Quite suddenly, when the people of the bronze age, a race of muscled armed warriors, went under the earth again, leaving only silence behind, having killed one another off without the name or glory of even one of them surviving—quite
suddenly, Zeus had the fanciful idea of breaking the chain of peoples for a while and so allowed the gods to follow what was first and foremost his own example and couple with the daughters of men. It was a brief and dangerous attraction, out of which history was born. It was the age of the heroes. Only then did Names emerge that would outlive the race that bore them. Until one day, when Helen had just given birth to Hermione in Sparta, and with the other gods quarreling furiously round about him, Zeus began to think. And what he thought was that this breed must die out like the others. The time had come. The heroes, this parenthesis in the affairs of the world and the succession of metals, must be wiped out. The age of black iron was approaching, age of a people who would live in the memory of the heroes. Zeus thought, and round about him none of the rest of the Twelve realized what was happening. They had become so used to the heroes, so involved with them, they thought they would go on forever, as if it were quite normal for the Olympians to have these charming mobile toys down on earth, toys they quarreled over every day now.

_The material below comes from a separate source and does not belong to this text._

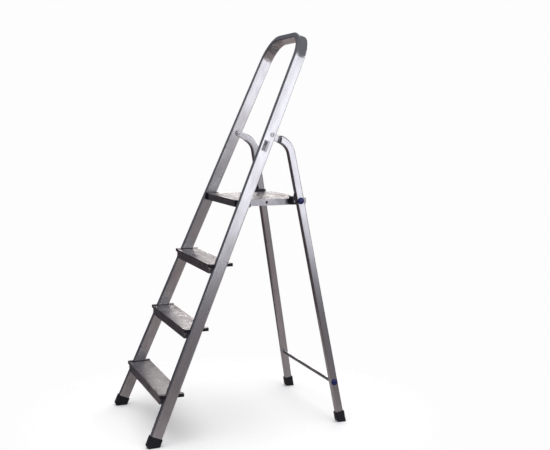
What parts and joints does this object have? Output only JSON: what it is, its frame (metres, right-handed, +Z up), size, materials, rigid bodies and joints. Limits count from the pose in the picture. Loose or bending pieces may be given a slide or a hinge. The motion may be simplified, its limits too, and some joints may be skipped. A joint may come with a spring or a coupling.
{
  "type": "platform step ladder",
  "caption": "Folding A-frame step ladder with flat treads, a hinged standing platform and a hand-rail hoop made of one bent tube.",
  "frame": {"origin": "on the floor, midway between the front stiles' and the rear legs' floor lines, in the middle plane", "axes": "+Z up, -Y towards the climber (treads face -Y), +X to the climber's right"},
  "size_m": [0.5208, 0.7396, 1.4],
  "materials": {
    "stile_aluminium": "mill finish, drawn, satin",
    "leg_aluminium": "mill finish, drawn, satin",
    "ribbed_aluminium": "mill finish, ribbed extrusion",
    "bar_aluminium": "mill finish",
    "tube_aluminium": "mill finish, drawn",
    "black_plastic": "moulded, fine grain",
    "blue_plastic": "moulded, smooth",
    "shoe_rubber": "moulded, dull",
    "rivet_steel": "zinc plated",
    "label_film": "blank printed film"
  },
  "bodies": {
    "front_frame": {"front_hoop": "stile_aluminium", "front_shoe_left": "shoe_rubber", "front_shoe_right": "shoe_rubber", "label_plate": "label_film", "pivot_rivet_left": "rivet_steel", "pivot_rivet_right": "rivet_steel", "pivot_washer_left": "rivet_steel", "pivot_washer_right": "rivet_steel", "platform_support": "bar_aluminium", "support_cap_left": "black_plastic", "support_cap_right": "black_plastic", "tread_1": "ribbed_aluminium", "tread_2": "ribbed_aluminium", "tread_3": "ribbed_aluminium", "tread_cap_1_left": "black_plastic", "tread_cap_1_right": "black_plastic", "tread_cap_2_left": "black_plastic", "tread_cap_2_right": "black_plastic", "tread_cap_3_left": "black_plastic", "tread_cap_3_right": "black_plastic"},
    "rear_frame": {"axle_cap_left": "blue_plastic", "axle_cap_right": "blue_plastic", "brace_cap_left": "blue_plastic", "brace_cap_right": "blue_plastic", "hinge_block_left": "black_plastic", "hinge_block_right": "black_plastic", "hinge_screws": "rivet_steel", "platform_axle": "tube_aluminium", "rear_brace": "tube_aluminium", "rear_leg_left": "leg_aluminium", "rear_leg_right": "leg_aluminium", "rear_shoe_left": "shoe_rubber", "rear_shoe_right": "shoe_rubber"},
    "platform": {"platform_bar_left": "bar_aluminium", "platform_bar_right": "bar_aluminium", "platform_corner_left": "black_plastic", "platform_corner_right": "black_plastic", "platform_deck": "ribbed_aluminium", "platform_nose": "ribbed_aluminium", "platform_rivets": "rivet_steel"}
  },
  "joints": [
    {"name": "rear_fold", "type": "hinge", "parent": "front_frame", "child": "rear_frame", "pos_m": [0, 0.10765, 1.03696], "axis": [-1, 0, 0], "range_deg": [0, 33]},
    {"name": "platform_hinge", "type": "hinge", "parent": "rear_frame", "child": "platform", "pos_m": [0, 0.20983, 0.8025], "axis": [-1, 0, 0], "range_deg": [0, 80]}
  ],
  "couplings": [
    {"joint": "platform_hinge", "follows": "rear_fold", "ratio": 2.4242}
  ]
}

The climate began to change. Camped in Aulis, the Greeks were astonished by unseasonal storms, endless, unremitting gales that prevented them from sailing. Like the gods, they didn’t realize that these unusual storms marked the beginning of the end for their age. There were only a few years left now, just long enough to kill off all those who were setting out to fight on the plains of Troy. The events of those years would be told in detail as none had ever been told before, as if a huge lens had come down from the sky to magnify every tiny gesture. If time speeded up toward the end, the focus certainly broadened: in that last generation of the heroes, even the names of those who lived in the shadow of glory, the names of the cupbearers, the helmsmen, the serving maids, would be etched in the air for the first time.